By comparison, less than $500,000 has been allocated to improving diagnostic processes, which have historically been costly, long-winded, layered, complex, discriminatory and in many cases traumatising. Not to mention there are still so many hoops to jump through before a clinical diagnosis can be explored.
On the upside, it’s a welcome acknowledgement that insufficient data relating to the autism spectrum has been collected to adequately inform policy and decision-making. We’re still contending with stigma, and outdated stereotypes that focus on a very narrow representation of autism as a deficit.
It’s also reassuring to see that lived-experience insights and community co-design have been recognised as essential to these processes. “Nothing about us without us,” as they say. Some $20 million over four years is going towards a peer-support program that will “provide lived-experience knowledge, empathy and culturally tailored advice for Autistic people”. Just over $12 million over two years has been allocated to a “dedicated knowledge translation body, which will ensure academic research into neurodiversity informs and improves the policies and services impacting Autistic people’s lives day to day”.
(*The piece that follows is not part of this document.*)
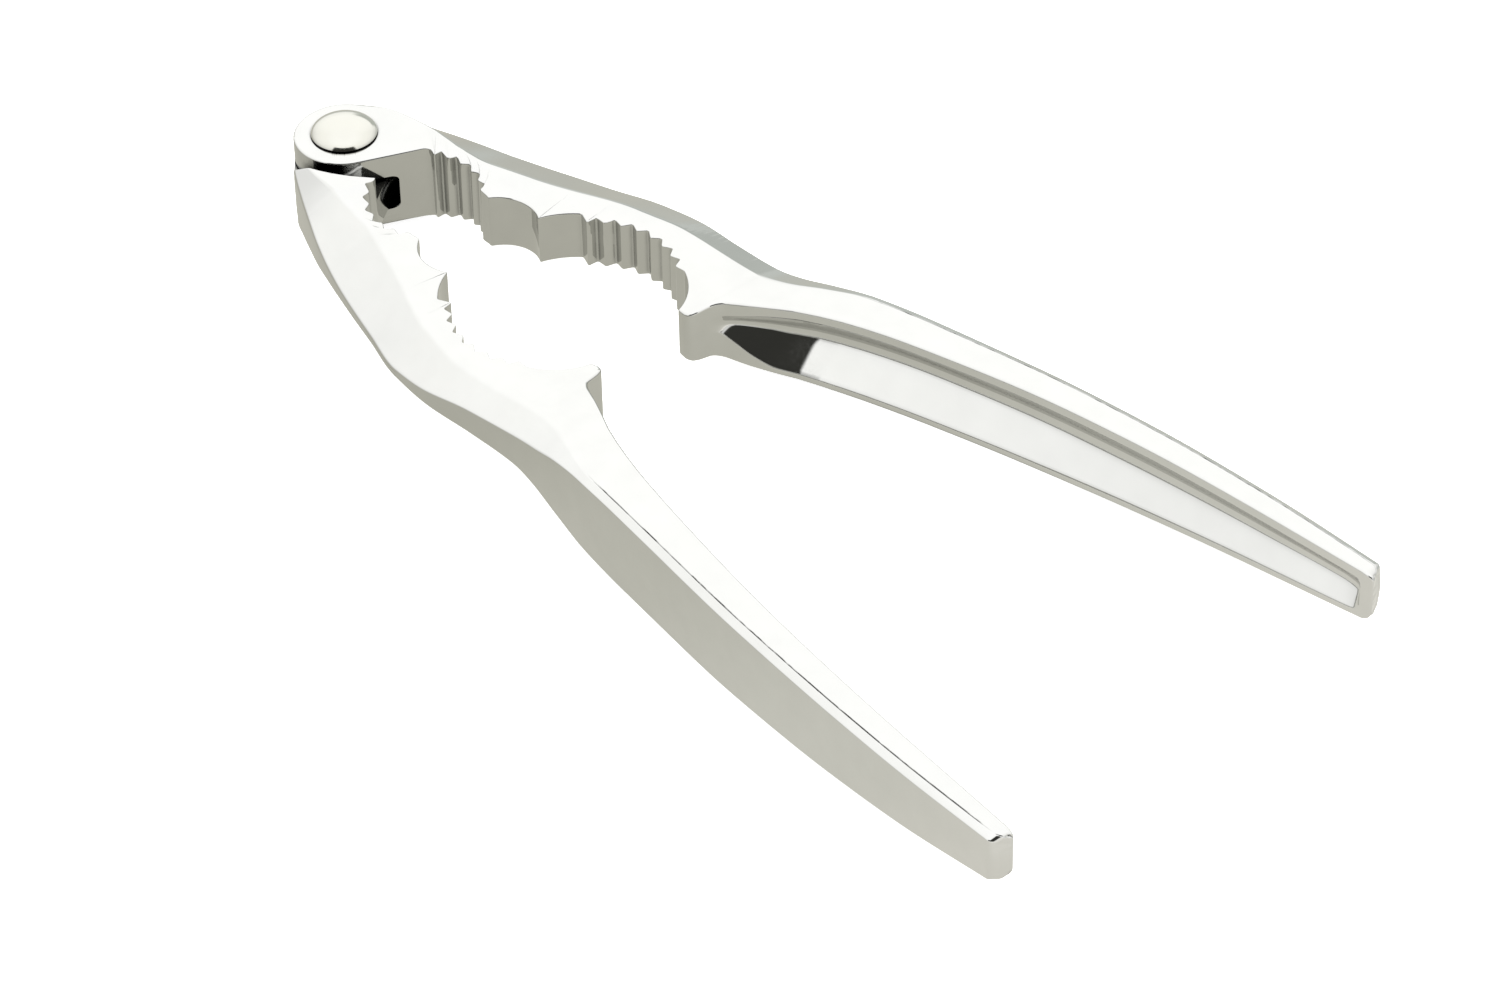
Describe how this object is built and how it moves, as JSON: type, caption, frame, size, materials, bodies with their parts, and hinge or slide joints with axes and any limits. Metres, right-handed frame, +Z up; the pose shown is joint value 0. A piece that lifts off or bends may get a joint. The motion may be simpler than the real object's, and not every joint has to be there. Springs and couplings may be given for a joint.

Hopefully that consultation with autistic people includes a dedicated effort to directly involve autistic people with higher support needs, who are often overlooked and spoken for – as opposed to spoken to – during these processes.
Ultimately, the strategy is a vital first step. It is worth celebrating because it’s more than we have ever had. Its existence is in and of itself a platform that can be leveraged to raise awareness and call for better outcomes. The autistic community needs it, and as an autistic person, I am grateful for it. It’s a work in progress. While it’s far from perfect, a world without leaf blowers is in sight.